# New member and market place



## Ibiza_1.4tdi (Mar 4, 2020)

Hi, new member here thanks in advance as I'll have a few questions.

I had joined as there was a mk1 Audi TT Quattro sport on Autotrader that has now ended before I managed to enquire and I wondered if it had been for sale on here as well. I take it I have to be registered a few weeks etc before I can have access to view the market place? Any ideas?

Thanks.


----------



## Hoggy (May 8, 2002)

Hi, Welcome to the TTF.
Click link for Market Place & PM access info.
https://www.ttforum.co.uk/forum/viewtop ... 0&t=804241
Hoggy


----------



## YELLOW_TT (Feb 25, 2004)

Welcome  no quattro Sport for sale on here at the moment last one was in November little pic of mine to keep you going until you find the right one lol


----------



## Ibiza_1.4tdi (Mar 4, 2020)

Thanks for letting me know it wasn't on here.
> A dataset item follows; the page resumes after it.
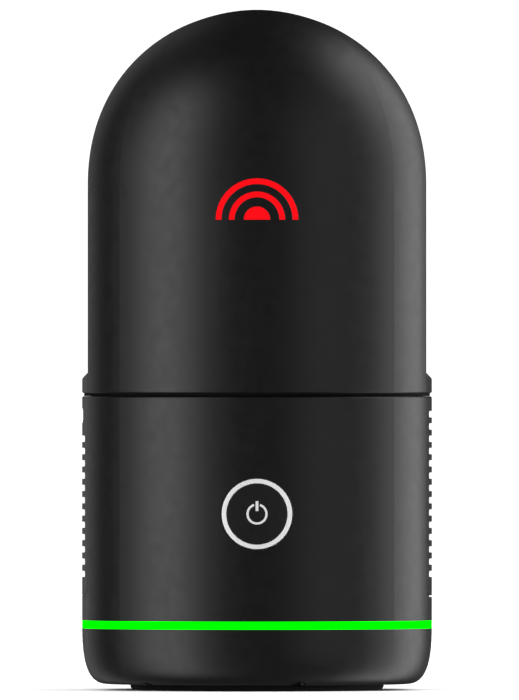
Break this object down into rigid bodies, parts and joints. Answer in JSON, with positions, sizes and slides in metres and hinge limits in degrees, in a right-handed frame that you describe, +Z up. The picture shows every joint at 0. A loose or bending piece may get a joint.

Is the a specific section I should post on to ask about the QS models?

Thanks.


----------



## YELLOW_TT (Feb 25, 2004)

Ibiza_1.4tdi said:


> Thanks for letting me know it wasn't on here. Is the a specific section I should post on to ask about the QS models?
> 
> Thanks.


No but there is a qS forum on Facebook


----------



## Ibiza_1.4tdi (Mar 4, 2020)

Thank you will have a look.


----------